Owner Malachy Nathaniel McMeekin, 35, is among those charged.
Police allege the people arrested were using marijuana storefronts to traffic in cocaine and marijuana, sell drugs knowing they were going to be resold for criminal profit, sell marijuana in quantities well over amounts prescribed and sell marijuana without knowing where it came from or knowing whether it had been laced with other chemicals.
Mounties also seized a loaded handgun, a shotgun, drug paraphernalia and three ATMs.
Jarrett Randall Shrum, 31, of Bedford, faces 17 charges, including trafficking cocaine and marijuana and possession of a prohibited firearm with readily available ammunition.
McMeekin, of Cole Harbour, has been charged with three counts of trafficking, possession of property obtained by proceeds of crime and unauthorized possession of a firearm.

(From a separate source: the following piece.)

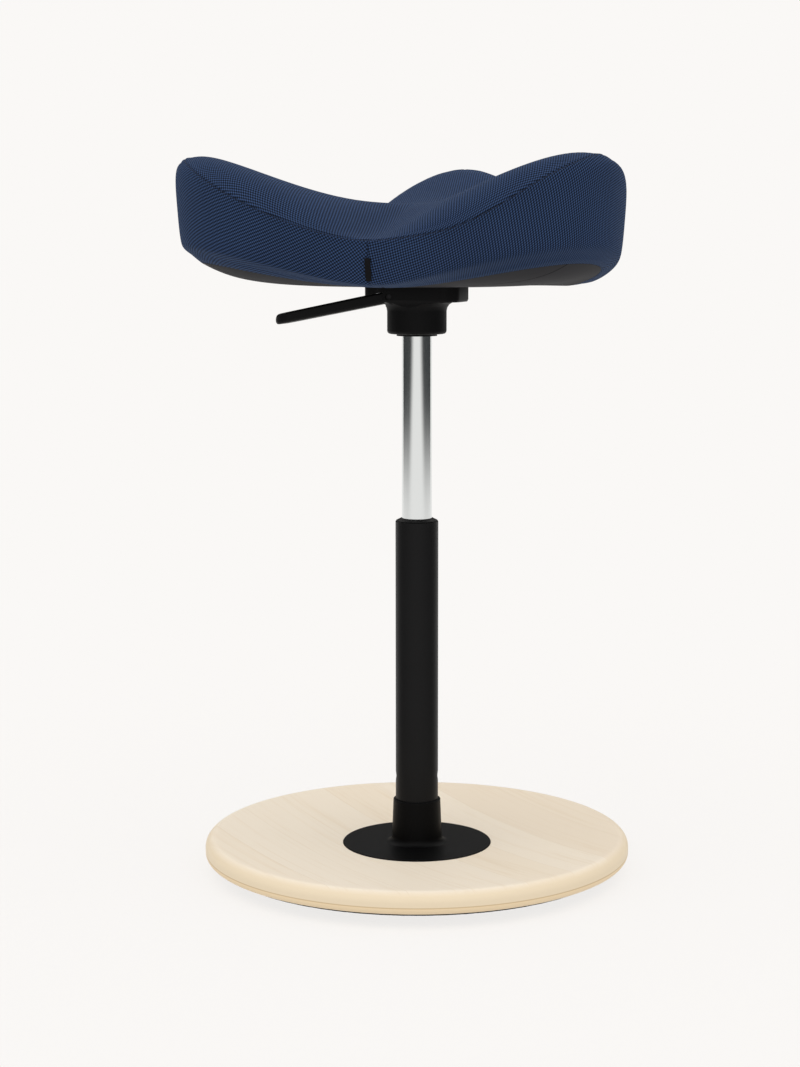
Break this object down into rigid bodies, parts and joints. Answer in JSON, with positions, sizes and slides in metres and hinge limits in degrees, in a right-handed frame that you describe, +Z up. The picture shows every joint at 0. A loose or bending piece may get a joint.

Norman Arthur Lawrence, 46, of Westphal, has been charged with seven offences, including three counts of trafficking.
Josh Robert Byers, 42, of Halifax; Brandon Richard Lively, 29, of Beaver Bank; and Connor Brian Haryett, 26, of Dartmouth, all face three counts of trafficking.
Justin Wade Wile, 31, of Windsor, and Bryan Jacob Canavan, 25, of MacKay Settlement, have both been charged with trafficking in marijuana and cannabis resin, and Gillian Sarah Sampson, 28, of Antigonish, has been charged with trafficking in marijuana.